2023-09-08 18:03:48

by John Stoffel

[permalink] [raw]
Subject: Re: [PATCH] fix writing to the filesystem after unmount

>>>>> "Christian" == Christian Brauner <[email protected]> writes:

>> Well, currently you click some "Eject / safely remove / whatever" button
>> and then you get a "wait" dialog until everything is done after which
>> you're told the stick is safe to remove. What I imagine is that the "wait"
>> dialog needs to be there while there are any (or exclusive at minimum) openers
>> of the device. Not until umount(2) syscall has returned. And yes, the

> Agreed. umount(2) doesn't give guarantees about a filesystem being
> really gone once it has returned. And it really shouldn't. There's
> too many cases where that doesn't work and it's not a commitment we
> should make.

So how the heck is someone supposed to know, from userspace, that a
filesystem is unmounted? Just wearing my SysAdmin hat, this strikes
me as really potentially painful and annoying. But then again, so are
bind mounts from alot of views too.

Don't people remember how bad it can be when you are trying to
shutdown and system and it hangs because a remote NFS server is down
and not responding? And your client system hangs completely?

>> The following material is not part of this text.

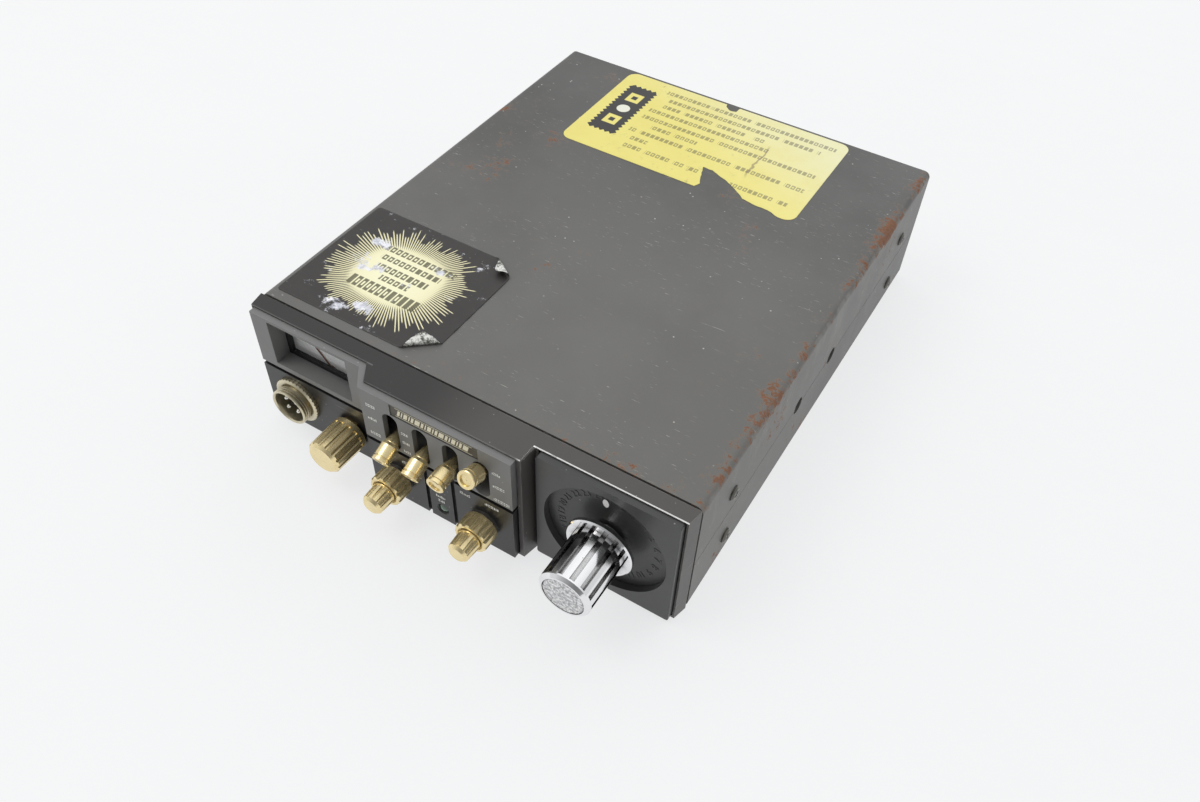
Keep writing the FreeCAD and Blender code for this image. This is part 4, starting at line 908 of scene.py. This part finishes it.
# ---------------------------------------------------------------- painting
GOLD = (0.90, 0.75, 0.42)
GOLD_DARK = (0.36, 0.25, 0.11)
NICKEL = (0.66, 0.60, 0.44)
NICKEL_DARK = (0.20, 0.16, 0.09)
STEEL = (0.50, 0.50, 0.49)
STEEL_DARK = (0.12, 0.11, 0.10)


def looks():
    """Which CAD nodes take which material."""
    enamel = case_enamel()
    gold = turned_metal("gold_anodised", GOLD, GOLD_DARK, 0.24, 0.05, 0.16, 0.25, 0.86)
    nickel = turned_metal("nickel_plate", NICKEL, NICKEL_DARK, 0.28, 0.10, 0.30, 0.55, 0.90)
    steel = turned_metal("turned_steel", STEEL, STEEL_DARK, 0.28)
    contact = turned_metal("silvered_contact", (0.80, 0.78, 0.72), NICKEL_DARK, 0.2)
    brass = turned_metal("turned_brass", (0.62, 0.44, 0.17), GOLD_DARK, 0.26)
    cans = sheet_metal("plated_can", (0.55, 0.55, 0.50), 0.3)
    insulator = plain_moulding("black_insulator", (0.018, 0.018, 0.018), 0.42)
    return {
        enamel: ["top_cover", "bottom_cover", "rear_panel"],
        moulded_black("bezel_black", (0.056, 0.051, 0.048), (0.074, 0.068, 0.064), 0.38, 0.55, True):
            ["front_bezel"],
        moulded_black("fascia_grey", (0.152, 0.152, 0.149), (0.182, 0.181, 0.178), 0.44, 0.30):
            ["upper_fascia"],
        moulded_black("panel_black", (0.009, 0.009, 0.010), (0.015, 0.015, 0.016), 0.34, 0.30):
            ["lower_fascia"],
        polished_black("plate_black", (0.042, 0.042, 0.042), 0.28): ["channel_plate"],
        polished_black("dial_black", (0.036, 0.036, 0.036), 0.36): ["channel_dial"],
        strip_metal(): ["name_strip"],
        gold: ["volume_knob", "left_outer_knob", "left_inner_knob", "right_outer_knob", "right_inner_knob",
               "lever_1", "lever_2", "lever_3", "lever_4"],
        nickel: ["mic_socket_shell", "mic_socket_nut", "antenna_socket", "speaker_jacks"],
        steel: ["volume_shaft", "left_outer_shaft", "left_inner_shaft", "right_outer_shaft",
                "right_inner_shaft", "channel_shaft", "lever_pins"],
        contact: ["mic_socket_pins", "antenna_contact", "power_pins"],
        brass: ["volume_nut"],
        cans: ["volume_control", "dual_controls", "channel_switch"],
        sheet_metal("tinned_can", (0.70, 0.70, 0.69), 0.22): ["tuning_cans"],
        sheet_metal("zinc_sheet", (0.55, 0.53, 0.46), 0.3, (900, 8, 900)): ["chassis", "speaker_frame"],
        insulator: ["mic_socket_insert", "lever_switches", "power_socket"],
        screw_black(): ["machine_screws", "dual_collars"],
        chrome(): ["channel_knob"],
        grained_silver(): ["channel_knob_cap"],
        green_lamp(): ["indicator_lens"],
        plain_moulding("meter_black", (0.012, 0.012, 0.013), 0.55): ["meter_housing"],
        meter_face(): ["meter_scale"],
        plain_moulding("needle_paint", (0.30, 0.12, 0.08), 0.45): ["meter_needle"],
        clear_window(): ["meter_lens"],
        plain_moulding("magnet_iron", (0.09, 0.09, 0.10), 0.5): ["meter_movement"],
        circuit_board(): ["main_board"],
        capacitor_sleeve(): ["capacitors"],
        sheet_metal("laminations", (0.13, 0.12, 0.11), 0.45, (900, 900, 12), 0.6): ["audio_transformer"],
        plain_moulding("epoxy_black", (0.016, 0.016, 0.016), 0.38): ["power_transistors"],
        sheet_metal("plain_aluminium", (0.62, 0.62, 0.62), 0.3, (900, 8, 900)): ["transistor_bracket"],
        doped_paper(): ["speaker_cone"],
        plain_moulding("ferrite", (0.035, 0.034, 0.034), 0.5): ["speaker_magnet"],
        plain_moulding("white_insulator", (0.66, 0.63, 0.55), 0.3): ["antenna_insulator"],
    }


def paint():
    painted = set()
    for material, nodes in looks().items():
        for name in nodes:
            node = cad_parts[name]
            node.data.materials.clear()
            node.data.materials.append(material)
            painted.add(name)
    missing = sorted(set(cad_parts) - painted)
    if missing:
        raise RuntimeError("unpainted nodes: " + ", ".join(missing))


# ---------------------------------------------------------------- studio
def add_floor():
    """Wide white cloth, far larger than the picture."""
    half = 4.0
    mesh = bpy.data.meshes.new("floor")
    bm = bmesh.new()
    bmesh.ops.create_grid(bm, x_segments=8, y_segments=8, size=half)
    bm.to_mesh(mesh)
    bm.free()
    mesh.materials.append(white_cloth())
    floor = bpy.data.objects.new("floor", mesh)
    floor.location = (0, 0, -0.05 * MM)
    bpy.context.scene.collection.objects.link(floor)


def add_area(name, place, aim, size, power, tint):
    """Soft rectangular lamp turned towards a point."""
    lamp = bpy.data.lights.new(name, "AREA")
    lamp.shape = "RECTANGLE"
    lamp.size, lamp.size_y = size
    lamp.energy = power
    lamp.color = tint
    holder = bpy.data.objects.new(name, lamp)
    holder.location = place
    holder.rotation_mode = "QUATERNION"
    holder.rotation_quaternion = (Vector(aim) - Vector(place)).to_track_quat("-Z", "Y")
    bpy.context.scene.collection.objects.link(holder)


def add_room():
    """Bright, nearly even surroundings, darker behind the camera where the room falls away."""
    world = bpy.data.worlds.new("room")
    world.use_nodes = True
    tree = world.node_tree
    tree.nodes.clear()
    place = tree.nodes.new("ShaderNodeTexCoord").outputs["Generated"]
    behind = tree.nodes.new("ShaderNodeVectorMath")
    behind.operation = "DOT_PRODUCT"
    behind.inputs[1].default_value = Vector((0.42, -0.84, 0.35)).normalized()
    tree.links.new(place, behind.inputs[0])
    ramp = tree.nodes.new("ShaderNodeValToRGB")
    stops = ((0.0, 1.0), (0.70, 0.98), (0.86, 0.55), (1.0, 0.28))
    ramp.color_ramp.elements.remove(ramp.color_ramp.elements[0])
    for index, (at, level) in enumerate(stops):
        if index == 0:
            element = ramp.color_ramp.elements[0]
            element.position = at
        else:
            element = ramp.color_ramp.elements.new(at)
        element.color = (level * 0.985, level * 0.995, level, 1.0)
    half = tree.nodes.new("ShaderNodeMapRange")
    half.inputs["From Min"].default_value = -1.0
    tree.links.new(behind.outputs["Value"], half.inputs["Value"])
    tree.links.new(half.outputs[0], ramp.inputs[0])
    height = tree.nodes.new("ShaderNodeSeparateXYZ")
    tree.links.new(place, height.inputs[0])
    overhead = tree.nodes.new("ShaderNodeMapRange")
    for key, value in (("From Min", 0.35), ("From Max", 0.95), ("To Min", 0.78), ("To Max", 1.22)):
        overhead.inputs[key].default_value = value
    tree.links.new(height.outputs["Z"], overhead.inputs["Value"])
    light = tree.nodes.new("ShaderNodeBackground")
    tree.links.new(overhead.outputs[0], light.inputs["Strength"])
    tree.links.new(ramp.outputs[0], light.inputs[0])
    output = tree.nodes.new("ShaderNodeOutputWorld")
    tree.links.new(light.outputs[0], output.inputs[0])
    bpy.context.scene.world = world


def add_camera():
    """Camera above the radio's front right corner, rolled slightly."""
    azimuth, elevation, roll = math.radians(29.3), math.radians(47.66), math.radians(-2.75)
    back = Vector((math.sin(azimuth) * math.cos(elevation), -math.cos(azimuth) * math.cos(elevation),
                   math.sin(elevation)))
    data = bpy.data.cameras.new("camera")
    data.sensor_width = 36.0
    data.lens = 30.58
    camera = bpy.data.objects.new("camera", data)
    camera.location = (151.53 * MM, -177.49 * MM, 305.62 * MM)
    camera.rotation_mode = "QUATERNION"
    level = (-back).to_track_quat("-Z", "Y")
    camera.rotation_quaternion = level @ Matrix.Rotation(-roll, 3, "Z").to_quaternion()
    bpy.context.scene.collection.objects.link(camera)
    bpy.context.scene.camera = camera


def set_tone():
    view = bpy.context.scene.view_settings
    view.view_transform = "Standard"
    view.look = "None"
    view.exposure = 0.0


paint()
yellow_label()
burst_sticker()
front_legends()
strip_bars()
dial_figures()
dial_index()
meter_print()
add_floor()
add_room()
add_area("key", (-0.62, -0.38, 1.25), (0, 0.08, 0.03), (0.7, 0.7), 4.5, (1.0, 0.99, 0.97))
add_area("back", (0.25, 1.35, 1.0), (0, 0.08, 0.03), (1.6, 0.8), 3.0, (0.96, 0.98, 1.0))
add_camera()
set_tone()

> And there are ways to wait until superblock shutdown that I've
> mentioned before in other places where it somehow really
> matters. inotify's IN_UMOUNT will notify about superblock
> shutdown. IOW, when it really hits generic_shutdown_super() which
> can only be hit after unfreezing as that requires active references.

Can we maybe invert this discussion and think about it from the
userspace side of things? How does the user(space) mount/unmount
devices cleanly and reliably?

> So this really can be used to wait for a filesystem to go away across
> all namespaces, and across filesytem freezing and it's available to
> unprivileged users. Simple example:

> # shell 1
> sudo mount -t xfs /dev/sda /mnt
> sudo mount --bind /mnt /opt
> inotifywait -e unmount /mnt

> #shell 2
> sudo umount /opt # nothing happens in shell 1
> sudo umount /mnt # shell 1 gets woken

So what makes this *useful* to anyone? Why doesn't the bind mount
A) lock /mnt into place, but B) give you some way of seeing that
there's a bindmount in place?

>> corner-cases. So does the current behavior, I agree, but improving
>> situation for one usecase while breaking another usecase isn't really a way
>> forward...

> Agreed.

>> Well, the filesystem (struct superblock to be exact) is invisible
>> in /proc/mounts (or whatever), that is true. But it is still very
>> much associated with that block device and if you do 'mount
>> <device> <mntpoint>', you'll get it back. But yes, the filesystem
>> will not go away

Then should it be unmountable in the first place? I mean yes, we
always need a way to force an unmount no matter what, even if that
breaks some other process on the system, but for regular use,
shouldn't it just give back an error like:

/mnt in use by bind mount /opt

or something like that? Give the poor sysadmin some information on
what's going on here.

> And now we at least have an api to detect that case and refuse to reuse
> the superblock.

>> until all references to it are dropped and you cannot easily find
>> who holds those references and how to get rid of them.

ding ding ding!!!! I don't want to have to run 'lsof' or something
like that.

> Namespaces make this even messier. You have no easy way of knowing
> whether the filesystem isn't pinned somewhere else through an
> explicit bind-mount or when it was copied during mount namespace
> creation.

This is the biggest downside of namespaces and bind mounts in my
mind. The lack of traceability back to the source.